John Adams to Abigail Adams,
1776
Reading 3:
As to the doctrine of slavery
and the right of Christians to hold Africans in perpetual servitude,
and sell and treat them as we do our horses and cattle, that
(it is true) has been heretofore countenanced by the custom
formerly, but nowhere is it expressly enacted or established....But
whatever sentiments have formerly prevailed in this particular
or slid in upon us by the example of others, a different idea
has taken place with the people of America, more favorable to
the natural rights of mankind, and to that natural, innate desire
of liberty, which with Heaven (without regard to color, complexion,
or shape of noses-features) has inspired all the human race.

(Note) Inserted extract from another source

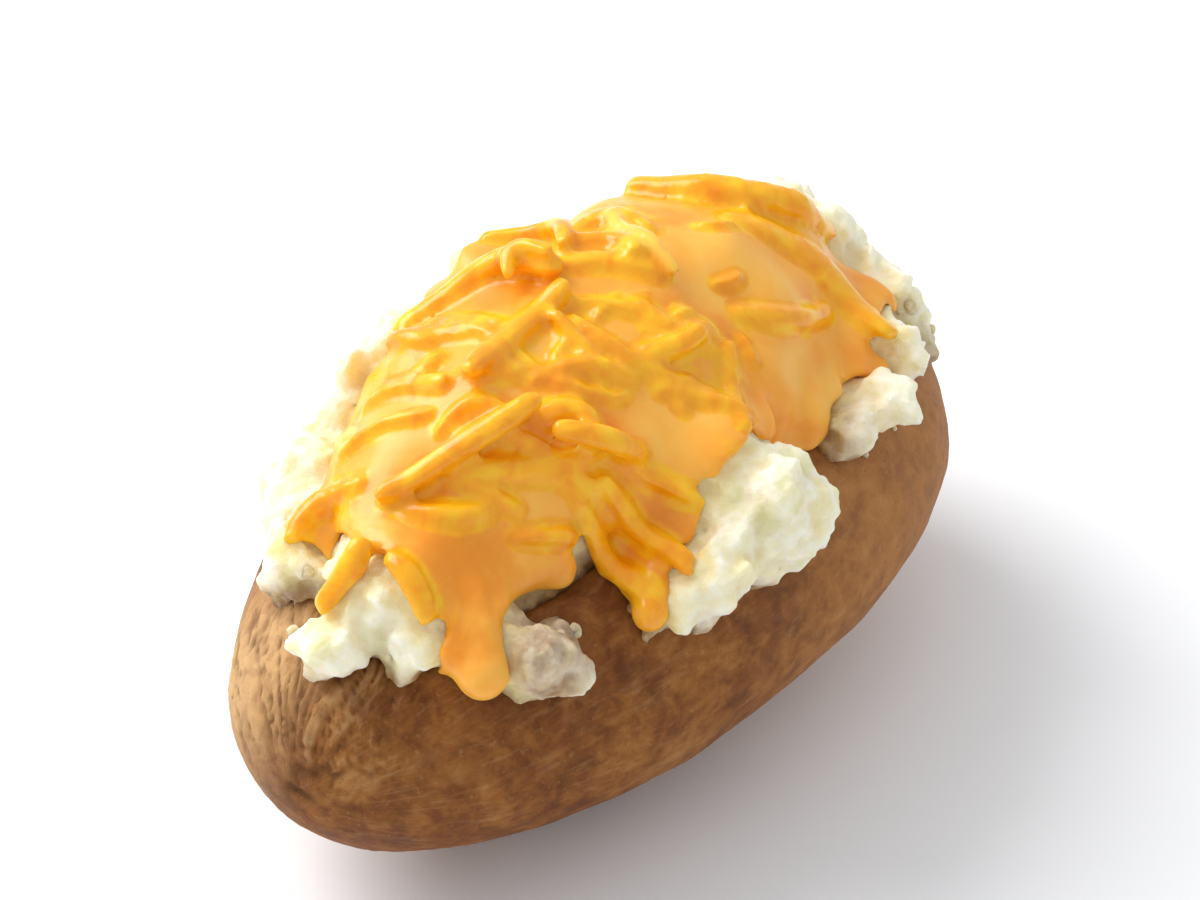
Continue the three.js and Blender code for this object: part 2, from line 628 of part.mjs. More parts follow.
/** A straight strip of six-sided section, bent along its line with its flat side to the heap. */
function shredGeometry(shred, line) {
  const flat = (shred.wide / 2) * SHRED_FLAT;
  const section = new THREE.Shape([
    new THREE.Vector2(shred.wide / 2, 0),
    new THREE.Vector2(flat, shred.deep / 2),
    new THREE.Vector2(-flat, shred.deep / 2),
    new THREE.Vector2(-shred.wide / 2, 0),
    new THREE.Vector2(-flat, -shred.deep / 2),
    new THREE.Vector2(flat, -shred.deep / 2),
  ]);
  const last = line.length - 1;
  const steps = Math.max(3, Math.round(last / SHRED_STEP));
  const strip = new THREE.ExtrudeGeometry(section, { depth: last, steps, bevelEnabled: false });
  const curve = new THREE.CatmullRomCurve3(line.map(({ point }) => point));
  const { position } = strip.attributes;
  for (let i = 0; i < position.count; i += 1) {
    const share = position.getZ(i) / last;
    const tangent = curve.getTangent(share);
    const { out } = line[Math.round(share * last)];
    const side = new THREE.Vector3().crossVectors(out, tangent).normalize();
    const up = new THREE.Vector3().crossVectors(tangent, side);
    const slim = THREE.MathUtils.lerp(1, SHRED_END, Math.abs(2 * share - 1) ** 6);
    const point = curve.getPoint(share);
    point.addScaledVector(side, position.getX(i) * slim).addScaledVector(up, position.getY(i) * slim);
    position.setXYZ(i, point.x, point.y, point.z);
  }
  strip.deleteAttribute('normal');
  strip.deleteAttribute('uv');
  return mergeVertices(strip, 1e-4);
}

// ---- Putting it together ------------------------------------------------------------------------

const skinGeometry = drawnOut(SKIN_COLUMNS, SKIN_ROWS, skinPoint);
const skinGrown = grown(skinGeometry, GAP);

const fleshGeometry = drawnOut(FLESH_COLUMNS, FLESH_ROWS, fleshPoint);
const fleshGrown = grown(fleshGeometry, GAP);
const flesh = largest(solidOf(fleshGeometry).subtract(skinGrown));

const { support, top } = sauceReaches();
const sauceGeometry = drawnOut(SAUCE_COLUMNS, SAUCE_ROWS, (u, v) => {
  const { start, direction } = spineRay(u, v);
  return start.addScaledVector(direction, top[Math.round(v * SAUCE_ROWS)][Math.round(u * SAUCE_COLUMNS)]);
});
const sauce = largest(solidOf(sauceGeometry).subtract(fleshGrown).subtract(skinGrown));

const potato = new THREE.Group();

/** Adds a named piece to the potato. */
function addPiece(name, geometry, color, roughness) {
  const material = new THREE.MeshStandardMaterial({ color, roughness, metalness: 0 });
  const mesh = new THREE.Mesh(geometry, material);
  mesh.name = name;
  potato.add(mesh);
}

addPiece('potato_skin', skinGeometry, '#8a5a2c', 0.85);
addPiece('potato_flesh', geometryOf(flesh), '#f4e6c4', 0.8);
addPiece('cheese_sauce', geometryOf(sauce), '#f7b55c', 0.35);

// Each strip is trimmed by the sauce, the flesh and the skin, and by the strips laid before it.
const surface = top.map((ring, j) => ring.map((reach, i) => Math.max(reach, support[j][i])));
const laid = [];
let taken = grown(sauceGeometry, GAP).add(fleshGrown).add(skinGrown);
[...backShreds(), ...SHREDS].forEach((shred, i) => {
  const geometry = shredGeometry(shred, layShred(shred, surface, laid));
  const strip = largest(solidOf(geometry).subtract(taken));
  taken = taken.add(grown(geometry, GAP));
  addPiece(`cheddar_shred_${String(i + 1).padStart(2, '0')}`, geometryOf(strip), '#f0a51e', 0.4);
});

// The frame's origin is under the middle of the potato's box, on the floor.
const box = new THREE.Box3().setFromObject(potato);
potato.position.set(-(box.min.x + box.max.x) / 2, -(box.min.y + box.max.y) / 2, -box.min.z);

export default potato;
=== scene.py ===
"""The finished look of a baked potato: wrinkled brown skin, fluffy flesh, melted cheese and crumbs."""

import logging
import math
import random
from dataclasses import dataclass
from enum import Enum

import bmesh
import bpy
import numpy as np
from bmesh.types import BMesh
from bpy.types import Material, NodeSocket, Object
from mathutils import Matrix, Vector, noise
from mathutils.bvhtree import BVHTree


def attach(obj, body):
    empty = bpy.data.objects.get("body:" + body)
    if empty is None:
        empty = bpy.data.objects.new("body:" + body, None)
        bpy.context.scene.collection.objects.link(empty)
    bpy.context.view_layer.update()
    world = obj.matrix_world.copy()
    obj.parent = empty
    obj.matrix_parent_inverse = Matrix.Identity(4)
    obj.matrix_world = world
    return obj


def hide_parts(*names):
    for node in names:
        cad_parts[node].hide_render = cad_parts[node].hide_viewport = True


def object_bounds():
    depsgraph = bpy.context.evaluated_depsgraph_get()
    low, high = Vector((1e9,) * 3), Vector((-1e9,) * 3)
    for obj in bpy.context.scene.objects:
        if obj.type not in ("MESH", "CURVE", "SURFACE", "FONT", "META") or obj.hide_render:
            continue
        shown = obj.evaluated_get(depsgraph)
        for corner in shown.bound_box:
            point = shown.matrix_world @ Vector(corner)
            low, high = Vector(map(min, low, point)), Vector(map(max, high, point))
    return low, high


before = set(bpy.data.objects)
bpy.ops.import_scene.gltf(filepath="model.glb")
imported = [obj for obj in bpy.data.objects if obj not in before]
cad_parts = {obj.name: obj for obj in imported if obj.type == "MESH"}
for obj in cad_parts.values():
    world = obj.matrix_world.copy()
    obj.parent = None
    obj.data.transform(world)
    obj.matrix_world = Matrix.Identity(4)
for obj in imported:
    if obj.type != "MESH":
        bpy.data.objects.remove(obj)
CAD_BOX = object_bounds()

Array = np.ndarray
Range = tuple[float, float]
Place = tuple[float, float, float]
Colour = tuple[float, float, float, float]
Spread = tuple[float, float, float, float]
Stops = tuple[tuple[float, str], ...]

# Lengths here are in millimetres, and Blender's are in metres.
MM = 0.001
BODY = "root"
HALF_LENGTH = 65.0
# How far from the heap's middle line things start that are let down onto the heap.
OUTSIDE = 80.0
# Points closer than this are welded.
WELD = 0.01
# How far above a face a look out from it starts, and a crumb's middle lies.
LIFT = 0.15
# The most triangles that a piece keeps.
MOST_FACES = 190_000
# Blender's swirling noise differs from run to run unless it is given a seed.
NOISE_SEED = 4
log = logging.getLogger("baked_potato")


class Slot(Enum):
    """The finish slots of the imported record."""

    SKIN = "skin"
    FLESH = "flesh"
    SAUCE = "sauce"


# ---------------------------------------------------------------- patterns


def srgb(code: str) -> Colour:
    """Turns a colour such as "c08a4e" into linear red, green, blue and alpha.

    Args:
        code: Six hexadecimal digits.

    Returns:
        The colour as Blender's shaders take it.
    """
    shares = [int(code[i : i + 2], 16) / 255 for i in (0, 2, 4)]
    linear = [s / 12.92 if s <= 0.04045 else ((s + 0.055) / 1.055) ** 2.4 for s in shares]
    return (*linear, 1.0)


@dataclass(frozen=True)
class Rise:
    """A smooth rise from 0 at one value to 1 at another, which may lie below the first."""

    start: float
    end: float

    def at(self, values: Array) -> Array:
        """One weight from 0 to 1 for each value."""
        t = np.clip((values - self.start) / (self.end - self.start), 0.0, 1.0)
        return t * t * (3.0 - 2.0 * t)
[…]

And upon this ground our Constitution of Government, by which
the people of this Commonwealth have solemnly bound themselves,
sets out with declaring that all men are born free and equal--and
that every subject is entitled to liberty, and to have it guarded
by the laws, as well as life and property--and in short is totally
repugnant to the idea of being born slaves.
Quock Walker Case, Massachusetts,
1783
Reading 4:
In the disposition of these
unfortunate people, there are two rational objects to be distinctly
kept in view. first. The establishment of a colony on the coast
of Africa, which may introduce among the aborigines the arts
of cultivated life, and the blessings of civilization and science.
By doing this, we may make to them some retribution for the
long course of injuries we have been committing on their population....
The second object...is to provide
an asylum to which we can, by degrees, send the whole of that
population from among us, and establish them under our patronage
and protection, as a separate, free and independent people....There
are in the HANDOUTed States a million and a half people of color
in slavery....Let us take twenty-five years for its accomplishment
within which time they will be doubled. Their estimated value
as property...at an average of two hundred dollars each, young
and old, would amount to six hundred millions of dollars, which
must be paid or lost by somebody. To this, add the cost by land
and sea to Mesurado [Liberia], a year's provision of food and
clothing, implements of husbandry and of their trades, which
will amount to three hundred millions more, making thirty-six
millions of dollars a year for twenty-five years....It cannot
be done this way.
There is, I think, a way it
can be done; that is, by emancipating the afterborn, leaving
them on due compensation, with their mothers, until their services
are worth their maintenance, and then putting them to industrious
occupations, until a proper age for deportation....The estimated
value of new-born infants is so low (say twelve dollars and
fifty cents) it would probably be yielded by the owner gratis,
and would thus reduce the six hundred millions of dollars, the
first head of expense, to thirty-seven millions and a half;
leaving only the expenses of nourishment while with the mother,
and of transportation. And from what funds are these expenses
to be furnished? Why not from that of the lands which have been
ceded by the states now needing this relief?
....The separation of infants
from their mothers...would produce some scruples of humanity.
But this would be straining at a gnat and swallowing a camel.
Thomas Jefferson, 1824

1. What do
these quotations suggest about late l8th century American attitudes
toward women?
2. What impact
do revolutionary ideals appear to have had on the role and status
of women and on attitudes toward slavery?